研究課題
本研究では、高空間分解能を有する原子核乾板を用いることで、核物質を含む粒径1μm未満の微粒子試料から放出されるα粒子飛跡(αT)と核分裂飛跡(FT)を読み出し、試料のスクリーニング及びプルトニウムの同位体比の事前評価を行った後、高繰り返し率チタンサファイアレーザーを利用したレーザー共鳴イオン化質量分析法(RMS)を用いた同位体比分析により、保障措置環境試料の迅速・効率的な分析手法の開発を目的としている。平成25年度は事前評価法、同位体比分析法に関して下記の項目の開発を進めた。(1)原子核乾板を用いた微粒子試料中の核物質事前評価の開発・原子核乾板中飛跡の自動読み出しアルゴリズムの改良を行い、実験により原子核乾板(NIT)に記録された長さ14μm以上のαTの飛跡長分布が、モデル計算で得られた結果とよく一致することが確認出来た。・粒径1μmのPuO_2微粒子起因のαTがNIT中で飛跡長22~25μmと算出出来ることから、同乾板を使ったプルトニウム起因αT読み出しの適用可能性が得られた。(2)RIMSシステムの整備および補正法の開発・共鳴イオン化にレーザーを2本使用した場合のレーザーH-L照射タイミングに対するイオン信号量の相関モデルを作成し、補正法への適用を検討した。・フィラメントの抵抗加熱からなる安定原子源、高繰り返し率(5kHz)チタンサファイアレーザー、飛行時間型質量分析器を組み合わせたRIMSシステムの整備と、システムの各種信号の取り込み回路およびソフトウェアを開発した。・上記システムを用いたTiの1色1段および2色2段イオン化を行い、特に1色1段イオン化時の同位体比の波長依存性を調べ、補正により測定値を真値(天然同位体比)に近づけることが可能であることを明らかにした。
2: おおむね順調に進展している
本年度中の研究により、事前評価法ではNITを用いたプルトニウム起因α粒子飛跡読み出しの適用可能性を実験的に示し、また、飛行時間型のRIMSにおいて波長を使った補正の有用性を示すなど着実な進展が見られる。一方で、RIMSの原子源の影響を抑制するため、フィラメント原子源のみに着目して研究を進めていることから、おおむね順調であると評価した。

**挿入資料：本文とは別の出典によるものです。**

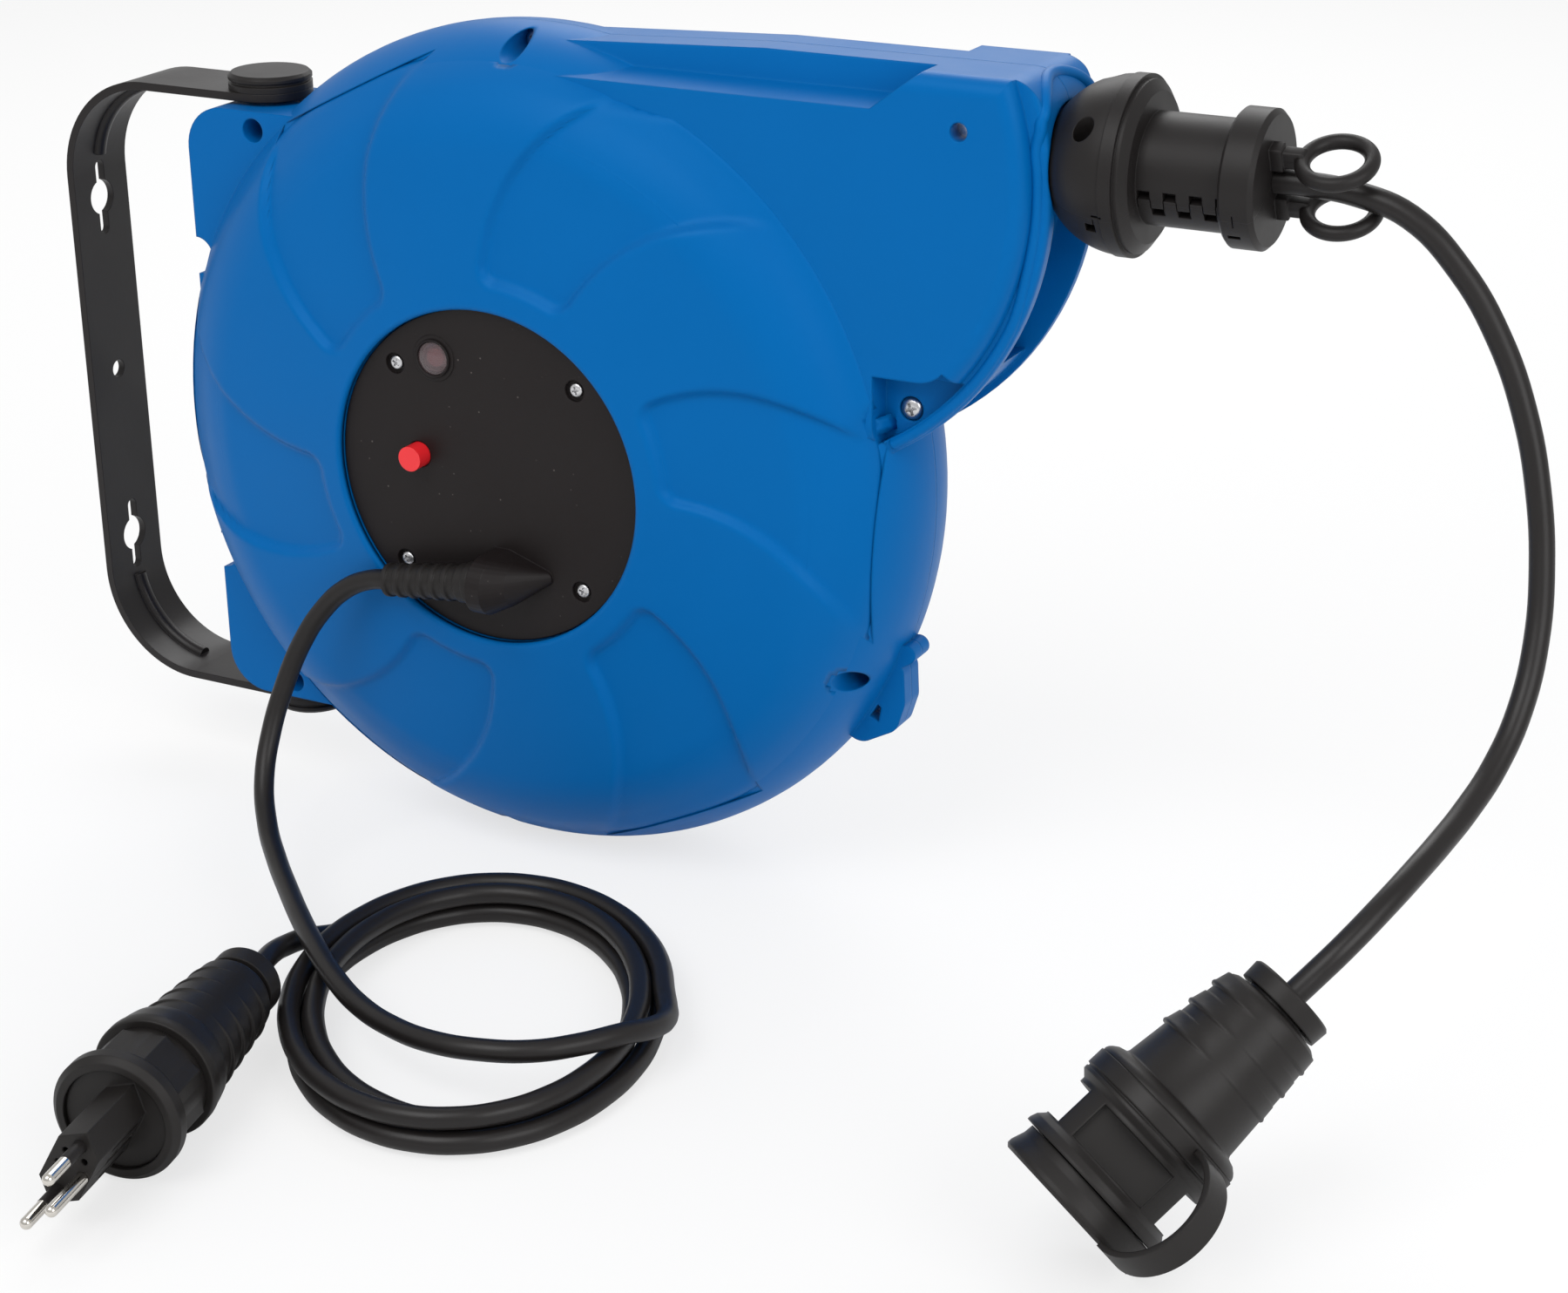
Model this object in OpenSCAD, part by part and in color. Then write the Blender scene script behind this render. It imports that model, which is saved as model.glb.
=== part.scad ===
// Wall-mounted, spring-retracting extension cord reel.
// X points forward from the wall, Z up, and the face with the supply lead looks towards -Y.
// The origin is the centre of the wall bracket's back face. Sizes are in millimetres.

/* [Casing] */
// Radius of the round casing at its seam
rim_r = 154.5; // [150:0.5:162]
// Gap between the wall and the casing's rim
wall_gap = 51.5; // [48:0.5:60]
// Depth of each casing half from the seam to its face
half_depth = 48; // [46:0.5:54]
// Radius of the rounded shoulder between face and rim
corner_r = 42; // [38:0.5:45]
// Radius of the round opening in the face
face_r = 62; // [60:0.5:66]
// Wall thickness of the casing
wall = 2.5; // [2:0.1:3.2]
// Depth of the spiral petals pressed into the face
petal_depth = 1.6; // [1:0.1:2]

/* [Nose] */
// Half width of the nose that the cord runs out of
nose_half = 28; // [26:0.5:32]
// Radius of the nose's round front
nose_r = 108; // [104:0.5:112]
// Distance from the drum axis to the centre of the nose's front arc
nose_reach = 95; // [92:0.5:100]
// Height of the nose's top over the rim
nose_rise = 0.5; // [0.2:0.1:3]
// Fall of the nose's top towards the drum axis
nose_dip = 4.5; // [0:0.5:8]
// Half width of the nose's flat top between its coves
top_half = 12; // [10:0.5:16]
// Depth of the cove along each upper edge of the nose
cove_h = 10; // [6:0.5:12]
// Half width of the mouth between the lips
mouth_half = 17; // [15:0.5:18]
// Width of each lip
lip_w = 5; // [4:0.5:6]
// Depth of the mouth behind the lips
mouth_depth = 12; // [10:0.5:13]
// Radius of the hole that the cord passes through
outlet_r = 11; // [9:0.5:12]

/* [Rear block] */
// Distance from the wall to the back of the block
block_x = 65; // [62:0.5:68]
// Height of the block over the rim where the bracket's arm ends
block_over = 0.4; // [0.3:0.1:2]
// Half width of the block
block_half_w = 22; // [20:0.5:24]
// Corner radius of the block
block_corner_r = 16; // [12:1:20]

/* [Wall bracket] */
// Thickness of the steel bar
bar_t = 3; // [2.5:0.5:5]
// Width of the steel bar
bar_w = 31; // [28:1:34]
// Outer radius of the bends
bend_r = 40; // [30:1:50]
// Distance from the wall to the swivel axis
pivot_x = 88; // [86:1:92]
// Gap between the block and each arm
arm_gap = 1.5; // [1:0.1:3]
// Distance between the two keyholes
keyhole_spacing = 139; // [120:1:145]
// Radius of the round part of a keyhole
keyhole_r = 6.7; // [6.5:0.1:8]
// Width of a keyhole's slots
keyslot_w = 4.9; // [4:0.1:4.9]
// Length of a keyhole from end to end
keyslot_l = 29; // [26:1:34]
// Radius of the hole in the middle of the bar
centre_hole_r = 3.5; // [2.5:0.1:5]
// Height of the cap over a swivel bolt
cap_h = 6; // [5.5:0.5:9]
// Radius of a swivel bolt
pivot_bolt_r = 4; // [3:0.5:5]

/* [Centre plate] */
// Thickness of the plate
plate_t = 3; // [2.5:0.5:3.5]
// Depth of the plate's face below the rim of its opening
plate_recess = 2.2; // [1:0.1:3]
// Radius of the circle of plate screws
plate_screw_circle = 52.8; // [50:0.2:54]
// Radius of the reset button
button_r = 4.6; // [3.5:0.1:5]
// Height of the reset button over the plate
button_proud = 6.5; // [5:0.5:8]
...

本研究の最終年度となる平成26年度は、主に以下の3点を行う。(1)NITを用いた微粒子試料起因飛跡の読み出しから、事前評価法の適用性を評価する。(2)安定原子源を用いたRIMS補正法の開発による高精度分析の実証を行う。特に、システムの複数のパラメーターの変動を多次元データとして解析し、その相関を利用した補正法の確立を目指す。(3)プルトニウムの模擬物質としてウランを対象とした同位体比測定を行い、本提案手法の評価を行う。